We then pass through the addPolygons argument with additional parameters
From this plot, we can see that there are 3 NA values. This is because the data is not provided on the Superstore data set, but will still show on the map.
We can also use a Data Table to explore the information used for the plots. The column names are renamed for clarity,
We can make a few observations based on the plots that we have so far.
Looking at the funnel plot, we can see that there are a total of 4 states outside the 99.9% confidence interval, namely California, Washington, Colorado and Oregon.
There are also a two more between the 95% and 99.9% interval, namely Utah and Arizona. Depending on the confidence level, these might need to be checked as well.
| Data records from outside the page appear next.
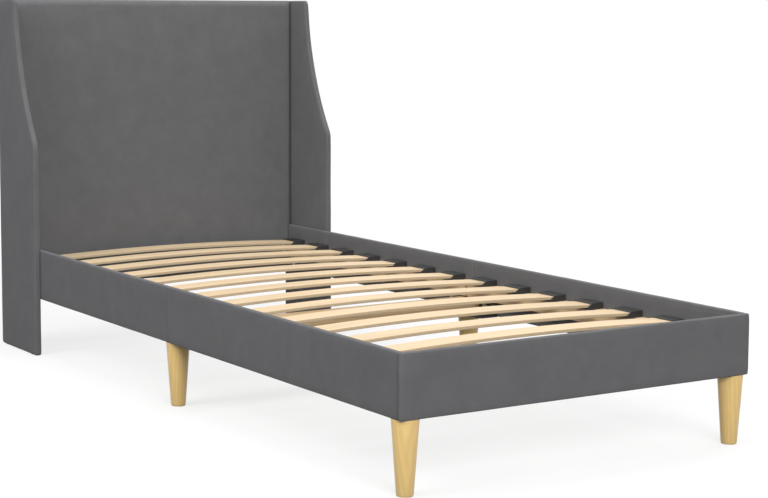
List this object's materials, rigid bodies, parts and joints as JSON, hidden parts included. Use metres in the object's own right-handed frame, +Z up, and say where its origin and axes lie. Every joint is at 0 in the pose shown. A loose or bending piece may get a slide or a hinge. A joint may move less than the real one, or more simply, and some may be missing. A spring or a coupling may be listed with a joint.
{
  "type": "bed frame",
  "caption": "Single bed frame with an upholstered winged headboard, covered rails, bowed slats and tapered wooden legs.",
  "frame": {"origin": "middle of the frame's footprint, on the floor", "axes": "+Y towards the headboard, +X towards the right side as seen from the foot, +Z up"},
  "size_m": [0.966, 2.07, 0.992],
  "materials": {
    "upholstery_fabric": "plain dark grey woven cloth with a short soft nap",
    "back_cloth": "thin non-woven black cloth",
    "foam": "open-cell foam",
    "panel_board": "raw plywood",
    "timber": "raw planed pine",
    "slat_plywood": "satin birch veneer",
    "leg_wood": "satin clear lacquer on light wood",
    "holder_plastic": "moulded, fine grain",
    "glide_plastic": "moulded, smooth, beige",
    "plate_steel": "black powder coat",
    "bolt_steel": "bright zinc plate"
  },
  "bodies": {
    "root": {"corner_bracket_left": "plate_steel", "corner_bracket_right": "plate_steel", "foot_rail_board": "panel_board", "foot_rail_cover": "upholstery_fabric", "frame_bolts": "bolt_steel", "headboard_back_cloth": "back_cloth", "headboard_bottom_batten": "timber", "headboard_cover": "upholstery_fabric", "headboard_face_board": "panel_board", "headboard_foam": "foam", "headboard_mid_batten": "timber", "headboard_stile_left": "timber", "headboard_stile_right": "timber", "headboard_top_batten": "timber", "joint_angle_left": "plate_steel", "joint_angle_right": "plate_steel", "ledger_front_left": "timber", "ledger_front_right": "timber", "ledger_rear_left": "timber", "ledger_rear_right": "timber", "leg_foot_left": "leg_wood", "leg_foot_right": "leg_wood", "leg_glides": "glide_plastic", "leg_hanger_bolts": "bolt_steel", "leg_mid_left": "leg_wood", "leg_mid_right": "leg_wood", "leg_nuts": "bolt_steel", "mid_cross_bar": "timber", "side_rail_board_front_left": "panel_board", "side_rail_board_front_right": "panel_board", "side_rail_board_rear_left": "panel_board", "side_rail_board_rear_right": "panel_board", "side_rail_cover_front_left": "upholstery_fabric", "side_rail_cover_front_right": "upholstery_fabric", "side_rail_cover_rear_left": "upholstery_fabric", "side_rail_cover_rear_right": "upholstery_fabric", "slat_01": "slat_plywood", "slat_02": "slat_plywood", "slat_03": "slat_plywood", "slat_04": "slat_plywood", "slat_05": "slat_plywood", "slat_06": "slat_plywood", "slat_07": "slat_plywood", "slat_08": "slat_plywood", "slat_09": "slat_plywood", "slat_10": "slat_plywood", "slat_11": "slat_plywood", "slat_12": "slat_plywood", "slat_13": "slat_plywood", "slat_14": "slat_plywood", "slat_holders_left": "holder_plastic", "slat_holders_right": "holder_plastic", "threaded_inserts": "bolt_steel", "wing_board_left": "panel_board", "wing_board_right": "panel_board", "wing_bolts": "bolt_steel", "wing_cover_left": "upholstery_fabric", "wing_cover_right": "upholstery_fabric", "wing_glides": "holder_plastic"}
  },
  "joints": []
}
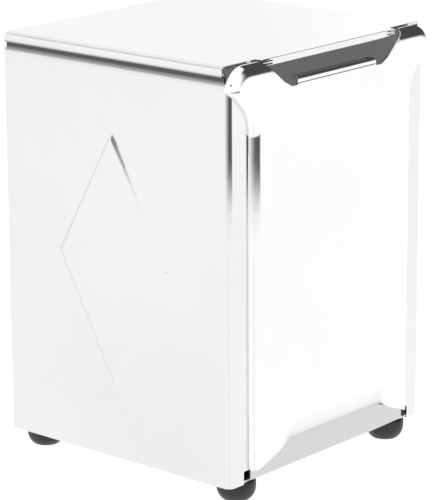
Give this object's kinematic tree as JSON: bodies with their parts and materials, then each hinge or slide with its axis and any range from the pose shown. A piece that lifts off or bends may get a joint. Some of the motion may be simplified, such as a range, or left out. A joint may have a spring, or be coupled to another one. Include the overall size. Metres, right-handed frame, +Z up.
{
  "type": "napkin dispenser",
  "caption": "Upright stainless table-top napkin dispenser with a hooked face plate, finger window, diamond-pressed sides, sprung follower inside and domed rubber feet.",
  "frame": {"origin": "on the table under the middle of the footprint, with the face plate counted in the depth", "axes": "+Z up, -Y out of the front where napkins are taken, +X to the right as seen from the front-facing user's view along +Y"},
  "size_m": [0.1046, 0.103, 0.1465],
  "materials": {
    "polished_sheet": "mirror-polished stainless sheet",
    "inner_sheet": "mill-finish stainless sheet",
    "ground_rod": "ground steel rod",
    "spring_steel": "drawn spring wire",
    "plated_hardware": "zinc-plated",
    "acetal": "moulded, satin",
    "rubber": "moulded, satin"
  },
  "bodies": {
    "case": {"body_shell": "polished_sheet", "lid": "polished_sheet", "base_pan": "polished_sheet", "napkin_floor": "inner_sheet", "guide_rod_left": "ground_rod", "guide_rod_right": "ground_rod", "rod_bracket_front": "inner_sheet", "rod_bracket_rear": "inner_sheet", "rod_clips": "spring_steel", "bracket_rivets": "plated_hardware", "stop_buffer_left": "rubber", "stop_buffer_right": "rubber", "spring_left": "spring_steel", "spring_right": "spring_steel", "foot_front_left": "rubber", "foot_front_right": "rubber", "foot_rear_left": "rubber", "foot_rear_right": "rubber", "foot_washers": "plated_hardware", "foot_screws": "plated_hardware", "foot_nuts": "plated_hardware"},
    "face": {"face_plate": "polished_sheet"},
    "follower": {"follower_plate": "inner_sheet", "slide_block": "acetal", "follower_screws": "plated_hardware"}
  },
  "joints": [
    {"name": "face_swing", "type": "hinge", "parent": "case", "child": "face", "pos_m": [0, -0.0474, 0.1423], "axis": [1, 0, 0], "range_deg": [-30, 0]},
    {"name": "follower_slide", "type": "slide", "parent": "case", "child": "follower", "axis": [0, 1, 0], "range_m": [0, 0.06], "stiffness_N_per_m": 70, "springref_m": -0.028, "deforming": ["spring_left", "spring_right"]}
  ]
}
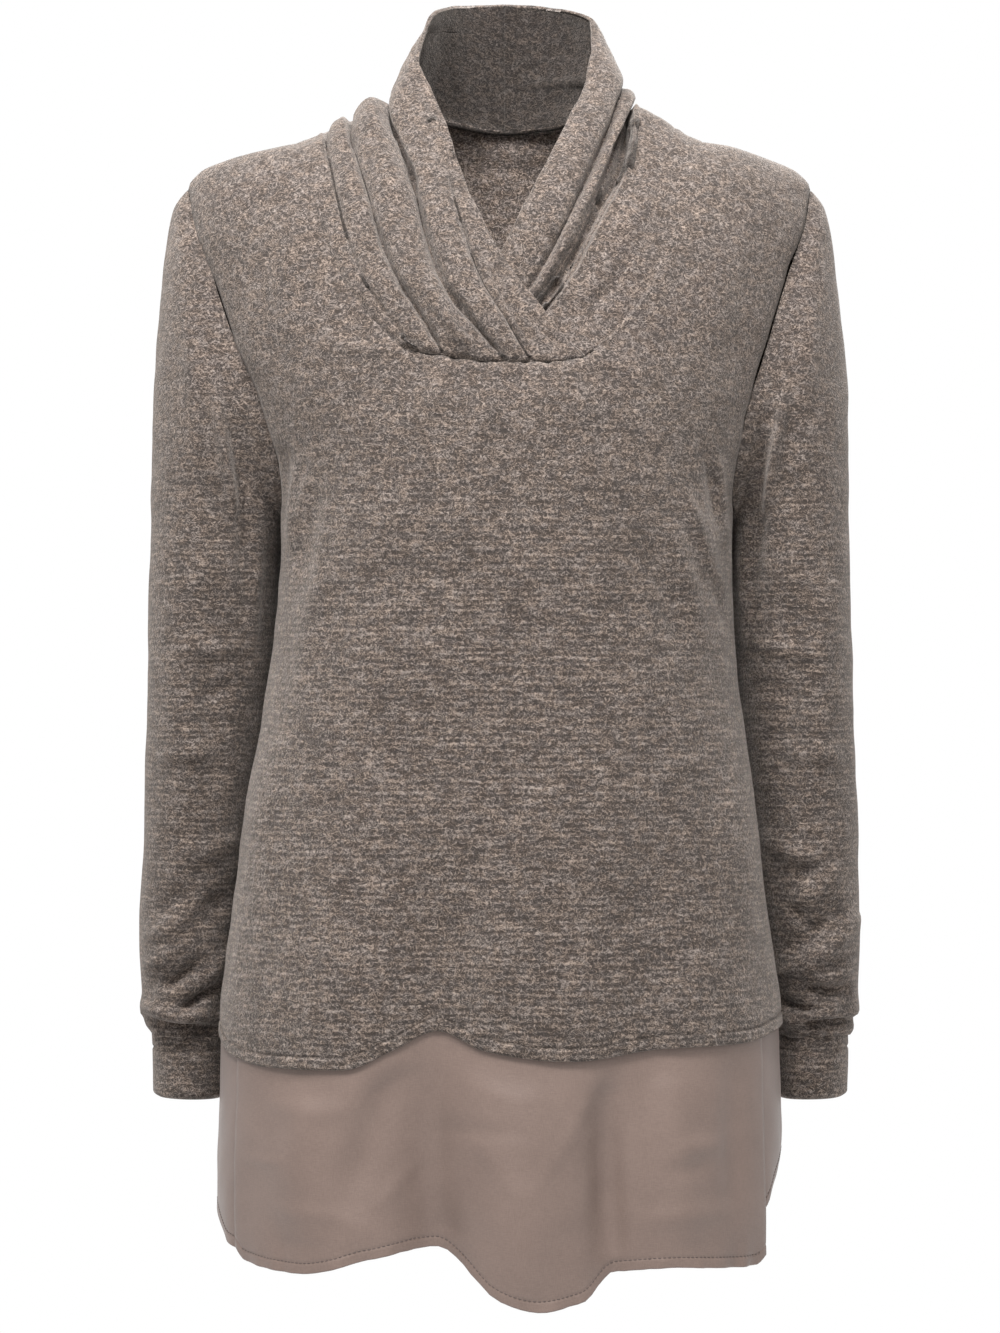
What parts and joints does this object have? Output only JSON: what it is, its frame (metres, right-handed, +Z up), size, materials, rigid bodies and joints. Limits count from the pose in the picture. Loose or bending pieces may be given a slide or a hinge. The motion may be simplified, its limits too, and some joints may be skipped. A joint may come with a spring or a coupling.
{
  "type": "cowl neck sweater",
  "caption": "Long-sleeved knit tunic sweater with a crossover gathered shawl collar and a woven shirt tail below the hem, filled out and hollow.",
  "frame": {"origin": "middle of the base of the neck, level with the back neck seam, where the wearer's neck and shoulders hold it up", "axes": "+Z up, -Y the way the wearer faces, +X to the wearer's left"},
  "size_m": [0.4866, 0.2457, 0.8593],
  "materials": {
    "knit": "matte marled knit",
    "woven": "smooth woven"
  },
  "bodies": {
    "root": {"front": "knit", "back": "knit", "cowl_right": "knit", "cowl_left": "knit", "sleeve_right": "knit", "sleeve_left": "knit", "cuff_right": "knit", "cuff_left": "knit", "hem_front": "woven", "hem_back": "woven"}
  },
  "joints": []
}
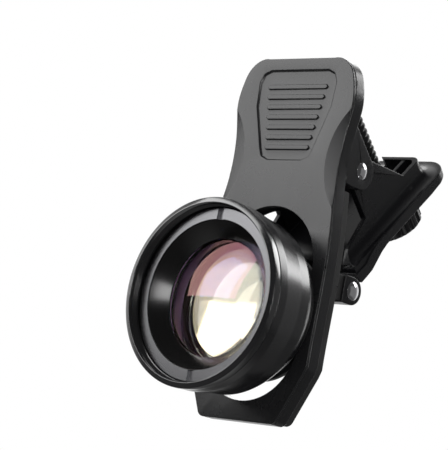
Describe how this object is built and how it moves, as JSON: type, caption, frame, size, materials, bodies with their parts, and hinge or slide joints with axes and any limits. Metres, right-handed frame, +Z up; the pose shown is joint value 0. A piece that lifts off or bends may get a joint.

From an unbiased point of view, Superstore has to focus on remedial measures for the four states outside the 99.9% confidence interval, and investigate why the rate of returns for the orders are so high. It could be due to a myriad of factors such as the Shipping Mode, the Categories of Products, or even the products itself may have high defective rate.
The Choropleth map shows the rate of returns for each state, along with the total number of orders and returns. We can see that areas such as Montana, Vermont and West Virginia, even though they are shaded rate (which means a Return rate of more than 10%), they are within the normal confidence interval of 95% as shown on the funnel plot.
This shows the importance of adjusting and normalising the rates across entities, as a higher rate does not imply that it is an outlier.